If Occupy is fighting for the 99%, why are we alienating them? The public is tired of what they see as useless, bothersome battles. We can no longer assume that negative coverage is merely a flaw in mainstream media, nor that only trolls make negative comments on the web. We’re losing hearts and minds, not winning them. In Philadelphia, people who brought their children to see historic places like Independence Hall — and eat genuine Philly cheese steaks and soft pretzels — are already miserable from the extreme heat.

Photo by Terry Hall
They don’t want to see massed police. The city and federal governments prepared for the national gathering by providing enough of them to make Philadelphia look like a police state, with highly visible officers and vehicles from numerous agencies including the Philadelphia police department, Homeland Security, the United States Park Police, and the U.S. Marshals Service. The Philly PD is the fourth largest in the nation. They prepared so heavily because, in a vicious circle, we’ve taught them to.
The militarized police presence is ironic. It shows a heavy-handed intention to control and restrict real people’s freedom of assembly and speech. Meanwhile, so-called corporate people are allowed unlimited use of what the Supreme Court calls their speech — money — to run our political system for their own benefit. The founding fathers would be appalled.
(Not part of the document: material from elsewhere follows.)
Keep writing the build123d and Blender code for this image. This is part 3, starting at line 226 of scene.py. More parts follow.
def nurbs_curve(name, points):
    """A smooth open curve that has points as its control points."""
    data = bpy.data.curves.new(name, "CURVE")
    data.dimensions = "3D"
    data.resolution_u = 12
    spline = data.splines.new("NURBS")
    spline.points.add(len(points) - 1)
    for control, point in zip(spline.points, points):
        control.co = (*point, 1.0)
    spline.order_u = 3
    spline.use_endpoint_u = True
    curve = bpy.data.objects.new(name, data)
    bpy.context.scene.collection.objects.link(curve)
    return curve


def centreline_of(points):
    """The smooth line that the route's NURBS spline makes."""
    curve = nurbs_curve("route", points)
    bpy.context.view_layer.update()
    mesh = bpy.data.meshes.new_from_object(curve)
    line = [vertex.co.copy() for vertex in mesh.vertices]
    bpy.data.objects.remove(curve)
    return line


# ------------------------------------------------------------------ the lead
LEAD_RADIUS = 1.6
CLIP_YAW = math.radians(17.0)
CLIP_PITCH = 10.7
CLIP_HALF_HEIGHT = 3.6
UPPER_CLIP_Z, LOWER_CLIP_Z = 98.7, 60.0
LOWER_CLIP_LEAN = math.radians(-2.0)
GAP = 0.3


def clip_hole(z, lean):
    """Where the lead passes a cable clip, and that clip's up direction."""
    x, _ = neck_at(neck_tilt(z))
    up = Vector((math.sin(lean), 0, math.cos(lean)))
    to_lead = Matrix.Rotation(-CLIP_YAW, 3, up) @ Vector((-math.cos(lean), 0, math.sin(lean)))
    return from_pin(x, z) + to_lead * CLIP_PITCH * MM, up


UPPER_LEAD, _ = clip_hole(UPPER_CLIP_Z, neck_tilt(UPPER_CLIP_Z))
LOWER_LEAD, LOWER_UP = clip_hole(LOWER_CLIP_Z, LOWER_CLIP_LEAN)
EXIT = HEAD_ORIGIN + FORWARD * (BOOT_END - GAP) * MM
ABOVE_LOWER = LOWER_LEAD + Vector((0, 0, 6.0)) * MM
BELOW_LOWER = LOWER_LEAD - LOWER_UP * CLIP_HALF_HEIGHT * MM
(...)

On the first day of the June 30-July 4 gathering, Philadelphia police pushed, shoved and clubbed protesters who refused to leave a section of 55-acre Independence National Historical Park. The protesters had already ignored police warnings not to set up camp there in the first place. During the short time that police blockaded entry into park, protesters yelled insults in their faces. Some made every effort to incite violence.
Police officers,civilian employees, and their families are all part of the 99%. During a “mic check” session, most protesters kept that in mind, but some simply shouted “fuck the police.” Maybe anger and desperation are driving them over the edge, where they lose the ability to reason in the violence of the moment. Treating working-class police like surrogates for the 1% isn’t the same as having an impact on the 1%. It’s letting the 1% goad us into reactions that justify theirs.

Photo by Terry Hall
On the fourth day, police deployed a small army to bar Occupy members from a free, public concert. But at the same time, a police representative shared a long, thoughtful discussion about the interaction between police and protesters with several articulate Occupiers. When someone started shouting and swearing at him, others agreed the behavior was an unwelcome and nonconstructive interruption and went back to the discussion. In other words, there are other ways.
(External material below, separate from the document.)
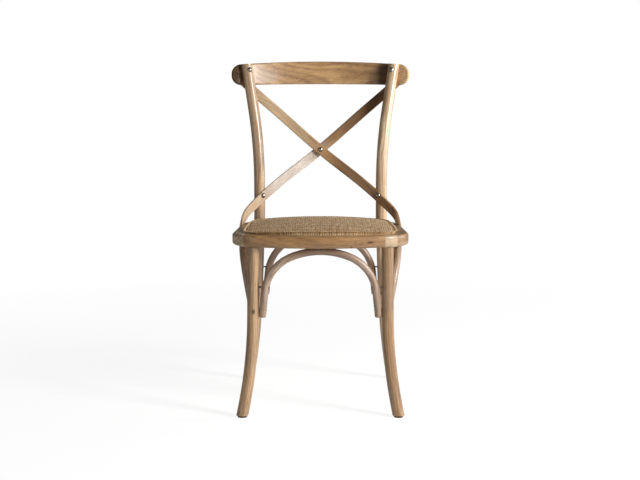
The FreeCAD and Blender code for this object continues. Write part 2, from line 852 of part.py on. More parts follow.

For those within Occupy who believe in using the vote, this could have been golden. It was an opportunity to send a message about making change in the place and at the time where people would be most receptive. The city’s drenched in democratic history. The First and Second Continental Congress met there in 1774 and 1775; they wrote and adopted the U.S. Constitution there, in a blazing summer very much like this one. The iconic Liberty Bell is there.
The Occupy National Gathering might have been its own tourist attraction, something people enjoyed seeing, started thinking about, pointed to in their photos later. Activists from different Occupies involved in the same causes might have met under legible signs that people outside the movement could understand and identify with, like “Foreclosure-Eviction Defense” or “Voter-suppression Defense.”
But it would take a different kind of tactic first, one that leads to permits and planning instead of riot police. What about silent protests with loud signs? An Occupy protest force to keep provocateurs physically away from police? More quick, creative actions and fewer same-old marches? Drawing some attention to what we’re doing — restoring abandoned houses, turning vacant city lots into small-scale farms, fighting off banks that foreclose unfairly and wrongly — instead of what we’re against?
The national gathering’s supposed to include “direct actions, movement-building, and the creation of a vision for a democratic future,” according to its agenda. This country needs a great deal of economic and political change, but it’s not Hosni Mubarak’s Egypt. Violence isn’t a solution. What is?
The late Saul Alinsky, best known for his book Rules for Radicals, wrote about “means and ends.” He said it takes both to effect change. He also wrote:
Rule 10: The price of a successful attack is a constructive alternative. Avoid being trapped by an opponent or an interviewers who says, “Okay, what would you do?”
The Occupy movement can choose from an arsenal of means. We’ve made more people aware of income inequality and the concept of the 99% versus the 1%. On the air, we sometimes hear the word “occupy” used to signify any non-Tea Party protest or movement. But the ideas are getting overshadowed by the predictable and distracting clashes with police, and people aren’t seeing any clear results. Corporations keep getting away with defrauding the public outrageously. Poor people keep getting poorer. Rich people keep getting richer.
It’s time to create that vision for a democratic future. It can’t wait. What is the Occupy movement striving for? Anarchy? Marxism? Zeitgeist? Is the answer a combination of the best features of all these economic systems, or simply better regulation of capitalism? Asking and answering these questions will lead to a list of ends that Occupy must accomplish to end what it despises. Without them, internal confusion will dissolve the movement.